■ **PROBLEM STATEMENT**
Restate the complete material exactly.

■ **COLLECTED DATA**
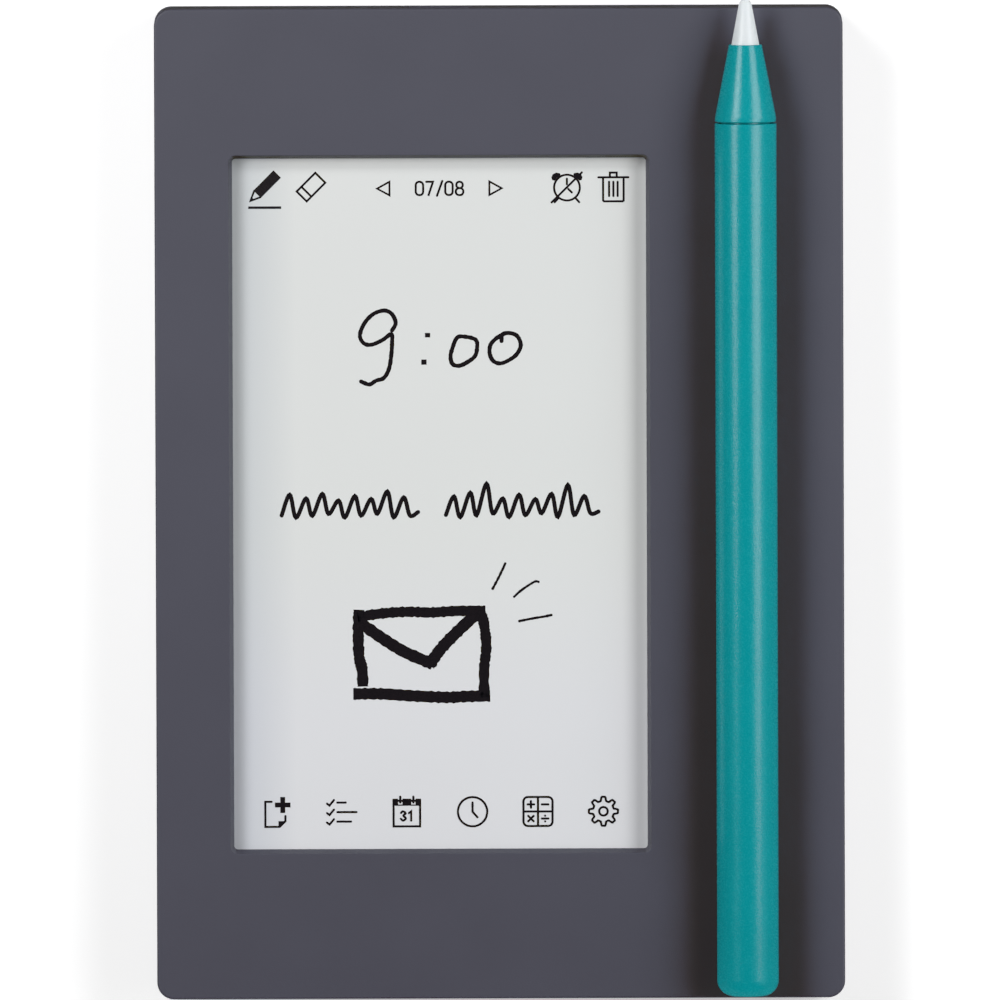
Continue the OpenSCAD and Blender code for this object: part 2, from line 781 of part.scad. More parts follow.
module stylus_nib() {
    taper = atan((nib_d / 2 - nib_tip_r) / (nib_out - nib_tip_r));
    tip = [for (i = [0 : 6]) let (a = taper + (90 - taper) * i / 6)
        [nib_tip_r * cos(a), stylus_l - nib_tip_r + nib_tip_r * sin(a)]];
    color(nib_white) in_body() stylus_turned(concat(
        [[0, stem_s], [stem_r, stem_s], [stem_r, nib_shoulder_s], [nib_d / 2, nib_shoulder_s],
         [nib_d / 2, cone_end_s]],
        [for (i = [0 : 5]) tip[i]], [[0, stylus_l]]));
}

module nib_socket() {
    color(chip_black) in_body() on_stylus(stem_s - 1) difference() {
        cylinder(r = socket_r, h = socket_l);
        translate([0, 0, 1]) cylinder(r = stem_r, h = socket_l);
    }
}

module ferrite_core() {
    color([0.25, 0.25, 0.27]) in_body() on_stylus(core_s) difference() {
        cylinder(r = core_r, h = core_l);
        translate([0, 0, -1]) cylinder(r = core_bore_r, h = core_l + 2);
    }
}

module pen_coil() {
    color(copper) in_body() on_stylus(core_s + (core_l - coil_l) / 2) difference() {
        cylinder(r = coil_r, h = coil_l);
        translate([0, 0, -1]) cylinder(r = core_r, h = coil_l + 2);
    }
}

module pressure_sensor() {
    color(steel) in_body() on_stylus(sensor_s) difference() {
        cylinder(r = sensor_r, h = sensor_l);
        translate([0, 0, sensor_bore_s - sensor_s]) cylinder(r = sensor_bore_r, h = sensor_l);
    }
}

// Blocks in the stylus: x across it, s along it, z above its axis.
module pen_block(w, s0, s1, z0, z1) {
    block(stylus_x - w / 2, stylus_x + w / 2, stylus_end_y + s0, stylus_end_y + s1,
          stylus_z + z0, stylus_z + z1);
}

function pen_magnet_s(y) = y - stylus_end_y;

module stylus_frame() {
    half = pen_magnet_l / 2 + 0.05;
    color(chip_black) in_body() difference() {
        on_stylus(frame_s) cylinder(r = frame_r, h = frame_end_s - frame_s);
        pen_block(8, pen_board_s - 0.2, pen_board_s + pen_board_l + 0.2, pen_board_z, 4);
        for (y = magnet_y)
            pen_block(pen_magnet_w + 0.1, pen_magnet_s(y) - half, pen_magnet_s(y) + half,
                      -4, pen_magnet_z + pen_magnet_t);
    }
}

module stylus_board() {
    color(board_green) in_body()
        pen_block(pen_board_w, pen_board_s, pen_board_s + pen_board_l, pen_board_z,
                  pen_board_z + pen_board_t);
}

module stylus_chips() {
    top = pen_board_z + pen_board_t;
    color(chip_black) in_body() for (c = [[3, 3, 5], [2, 10, 12], [2.6, 16, 19], [2, 23, 25]])
        pen_block(c[0], pen_board_s + c[1], pen_board_s + c[2], top, top + 0.7);
}

module stylus_magnets() {
    color(nickel) in_body() for (y = magnet_y)
        pen_block(pen_magnet_w, pen_magnet_s(y) - pen_magnet_l / 2,
                  pen_magnet_s(y) + pen_magnet_l / 2, pen_magnet_z, pen_magnet_z + pen_magnet_t);
}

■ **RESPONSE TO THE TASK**
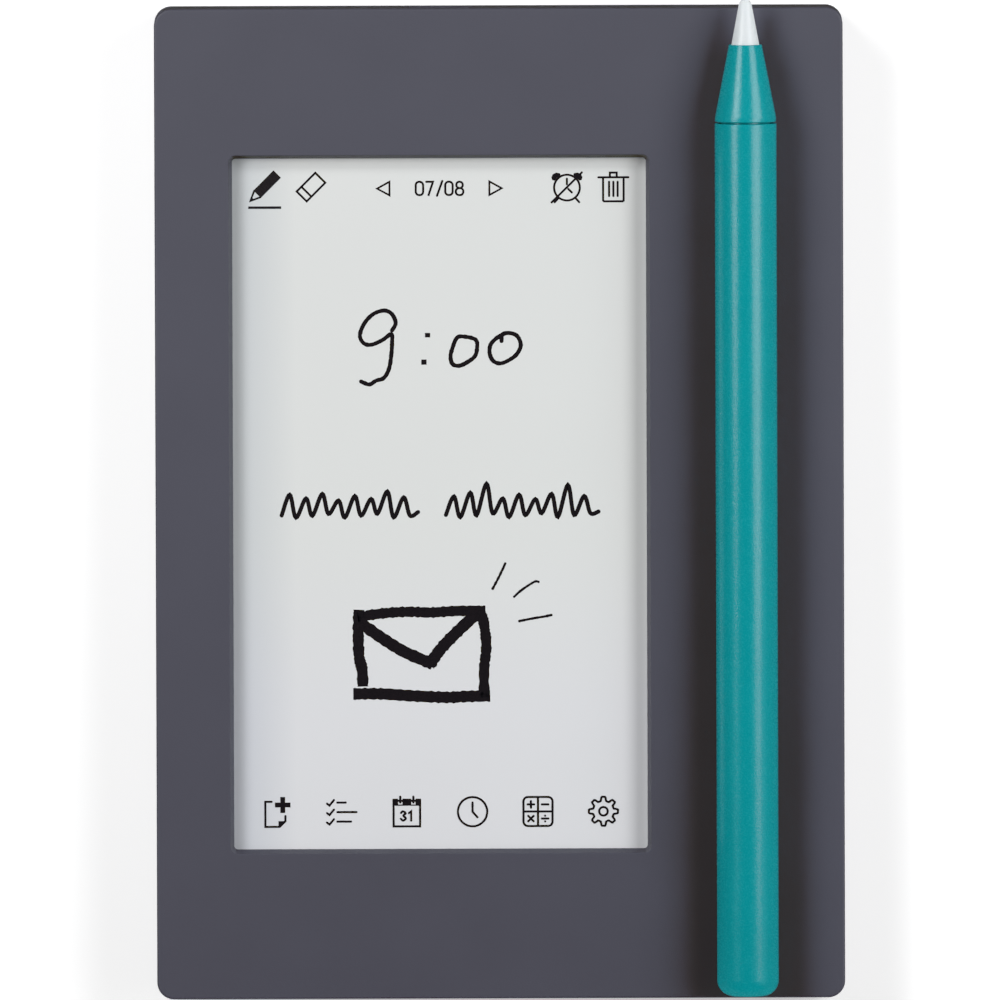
Continue the OpenSCAD and Blender code for this object: part 2, from line 781 of part.scad. More parts follow.
module stylus_nib() {
    taper = atan((nib_d / 2 - nib_tip_r) / (nib_out - nib_tip_r));
    tip = [for (i = [0 : 6]) let (a = taper + (90 - taper) * i / 6)
        [nib_tip_r * cos(a), stylus_l - nib_tip_r + nib_tip_r * sin(a)]];
    color(nib_white) in_body() stylus_turned(concat(
        [[0, stem_s], [stem_r, stem_s], [stem_r, nib_shoulder_s], [nib_d / 2, nib_shoulder_s],
         [nib_d / 2, cone_end_s]],
        [for (i = [0 : 5]) tip[i]], [[0, stylus_l]]));
}

module nib_socket() {
    color(chip_black) in_body() on_stylus(stem_s - 1) difference() {
        cylinder(r = socket_r, h = socket_l);
        translate([0, 0, 1]) cylinder(r = stem_r, h = socket_l);
    }
}

module ferrite_core() {
    color([0.25, 0.25, 0.27]) in_body() on_stylus(core_s) difference() {
        cylinder(r = core_r, h = core_l);
        translate([0, 0, -1]) cylinder(r = core_bore_r, h = core_l + 2);
    }
}

module pen_coil() {
    color(copper) in_body() on_stylus(core_s + (core_l - coil_l) / 2) difference() {
        cylinder(r = coil_r, h = coil_l);
        translate([0, 0, -1]) cylinder(r = core_r, h = coil_l + 2);
    }
}

module pressure_sensor() {
    color(steel) in_body() on_stylus(sensor_s) difference() {
        cylinder(r = sensor_r, h = sensor_l);
        translate([0, 0, sensor_bore_s - sensor_s]) cylinder(r = sensor_bore_r, h = sensor_l);
    }
}

// Blocks in the stylus: x across it, s along it, z above its axis.
module pen_block(w, s0, s1, z0, z1) {
    block(stylus_x - w / 2, stylus_x + w / 2, stylus_end_y + s0, stylus_end_y + s1,
          stylus_z + z0, stylus_z + z1);
}

function pen_magnet_s(y) = y - stylus_end_y;

module stylus_frame() {
    half = pen_magnet_l / 2 + 0.05;
    color(chip_black) in_body() difference() {
        on_stylus(frame_s) cylinder(r = frame_r, h = frame_end_s - frame_s);
        pen_block(8, pen_board_s - 0.2, pen_board_s + pen_board_l + 0.2, pen_board_z, 4);
        for (y = magnet_y)
            pen_block(pen_magnet_w + 0.1, pen_magnet_s(y) - half, pen_magnet_s(y) + half,
                      -4, pen_magnet_z + pen_magnet_t);
    }
}

module stylus_board() {
    color(board_green) in_body()
        pen_block(pen_board_w, pen_board_s, pen_board_s + pen_board_l, pen_board_z,
                  pen_board_z + pen_board_t);
}

module stylus_chips() {
    top = pen_board_z + pen_board_t;
    color(chip_black) in_body() for (c = [[3, 3, 5], [2, 10, 12], [2.6, 16, 19], [2, 23, 25]])
        pen_block(c[0], pen_board_s + c[1], pen_board_s + c[2], top, top + 0.7);
}

module stylus_magnets() {
    color(nickel) in_body() for (y = magnet_y)
        pen_block(pen_magnet_w, pen_magnet_s(y) - pen_magnet_l / 2,
                  pen_magnet_s(y) + pen_magnet_l / 2, pen_magnet_z, pen_magnet_z + pen_magnet_t);
}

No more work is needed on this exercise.